In conclusion, the software provides:

• The MEMS (classical) acceleration measurements could be done independently (stay alone) or in synchronization with MotMaster2 data flow. In any case the data can be chart (short term and long term) and histogram or FFT charts could be calculated and drawn in real time. Some tools for off line data processing are available too.
   
• The middle panel provides visualization of raw MotMaster2 data (the signal) and some signal trends (N1, N2, Ntot, rel.N1 and rel.N2).
• There are two major operating modes: Simple (Axel Hub is in slave position) and Jumbo (MotMaster2 is in slave position).
• In Simple operation mode the bottom panel is used for charting results: in scan mode: Fringes tab or repeat mode: Accel.Trend tab.
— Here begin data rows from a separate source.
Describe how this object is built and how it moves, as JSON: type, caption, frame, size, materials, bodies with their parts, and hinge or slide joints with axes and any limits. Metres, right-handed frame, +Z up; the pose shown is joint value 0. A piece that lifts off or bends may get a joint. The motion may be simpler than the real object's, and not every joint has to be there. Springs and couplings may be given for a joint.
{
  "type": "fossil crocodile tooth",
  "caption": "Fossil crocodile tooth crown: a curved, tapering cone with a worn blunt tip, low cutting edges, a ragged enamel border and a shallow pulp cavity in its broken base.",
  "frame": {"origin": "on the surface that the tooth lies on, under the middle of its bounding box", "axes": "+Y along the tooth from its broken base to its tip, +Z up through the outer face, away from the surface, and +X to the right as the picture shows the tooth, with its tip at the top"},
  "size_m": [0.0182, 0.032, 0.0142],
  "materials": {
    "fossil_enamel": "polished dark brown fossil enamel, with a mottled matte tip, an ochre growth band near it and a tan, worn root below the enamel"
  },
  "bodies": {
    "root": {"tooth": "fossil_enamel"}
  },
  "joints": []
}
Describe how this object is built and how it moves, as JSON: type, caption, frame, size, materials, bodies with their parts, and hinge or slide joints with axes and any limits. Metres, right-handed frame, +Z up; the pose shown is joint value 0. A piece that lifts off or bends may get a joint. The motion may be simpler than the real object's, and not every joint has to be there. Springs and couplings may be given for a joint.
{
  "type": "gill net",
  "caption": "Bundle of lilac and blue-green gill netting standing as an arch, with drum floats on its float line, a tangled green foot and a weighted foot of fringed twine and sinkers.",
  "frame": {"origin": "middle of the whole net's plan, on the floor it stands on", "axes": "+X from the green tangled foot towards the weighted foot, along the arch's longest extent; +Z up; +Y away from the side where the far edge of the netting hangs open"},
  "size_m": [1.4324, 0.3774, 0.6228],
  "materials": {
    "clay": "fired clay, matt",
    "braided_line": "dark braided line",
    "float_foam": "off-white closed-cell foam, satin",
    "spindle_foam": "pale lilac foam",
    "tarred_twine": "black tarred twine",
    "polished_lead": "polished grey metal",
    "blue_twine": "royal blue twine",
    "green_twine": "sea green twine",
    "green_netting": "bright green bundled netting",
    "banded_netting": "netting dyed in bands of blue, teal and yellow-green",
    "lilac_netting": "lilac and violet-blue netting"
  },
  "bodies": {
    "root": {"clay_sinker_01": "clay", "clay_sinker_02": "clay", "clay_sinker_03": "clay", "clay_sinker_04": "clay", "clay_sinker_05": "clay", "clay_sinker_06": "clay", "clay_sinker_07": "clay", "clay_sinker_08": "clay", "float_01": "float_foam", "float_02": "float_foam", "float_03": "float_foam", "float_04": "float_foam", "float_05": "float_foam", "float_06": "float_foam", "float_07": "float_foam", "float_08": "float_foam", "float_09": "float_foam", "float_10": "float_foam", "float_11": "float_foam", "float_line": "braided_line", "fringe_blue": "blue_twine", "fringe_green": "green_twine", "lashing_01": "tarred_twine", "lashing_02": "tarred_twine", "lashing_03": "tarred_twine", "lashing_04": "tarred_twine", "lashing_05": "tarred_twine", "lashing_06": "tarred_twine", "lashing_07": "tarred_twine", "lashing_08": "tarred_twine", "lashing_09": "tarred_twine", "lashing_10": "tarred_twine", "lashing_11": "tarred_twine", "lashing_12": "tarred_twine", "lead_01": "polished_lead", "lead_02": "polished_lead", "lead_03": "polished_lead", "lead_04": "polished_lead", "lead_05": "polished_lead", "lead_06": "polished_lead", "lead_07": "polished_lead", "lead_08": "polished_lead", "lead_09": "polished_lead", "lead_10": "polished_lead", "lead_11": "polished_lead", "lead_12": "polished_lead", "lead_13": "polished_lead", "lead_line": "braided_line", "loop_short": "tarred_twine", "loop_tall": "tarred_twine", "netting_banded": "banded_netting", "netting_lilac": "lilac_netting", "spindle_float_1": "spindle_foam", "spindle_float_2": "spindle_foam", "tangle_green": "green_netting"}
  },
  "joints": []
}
• Another major feature is so called Jumbo mode, in this mode MotMaster2 is under Axel hub control providing first fringes pattern (scan of Raman phase) and then using PID algorithm following a chosen fringe position (pi flip procedure) in order to calculated the quantum acceleration.
• Finally, the quantum and the classical acceleration measurements are combined in one result acceleration value. All the accelerations are presented in a chart (Acce.Trend) and in a table.
• Optionally some of the intermediate results can be logged for later adjusting the processing parameters.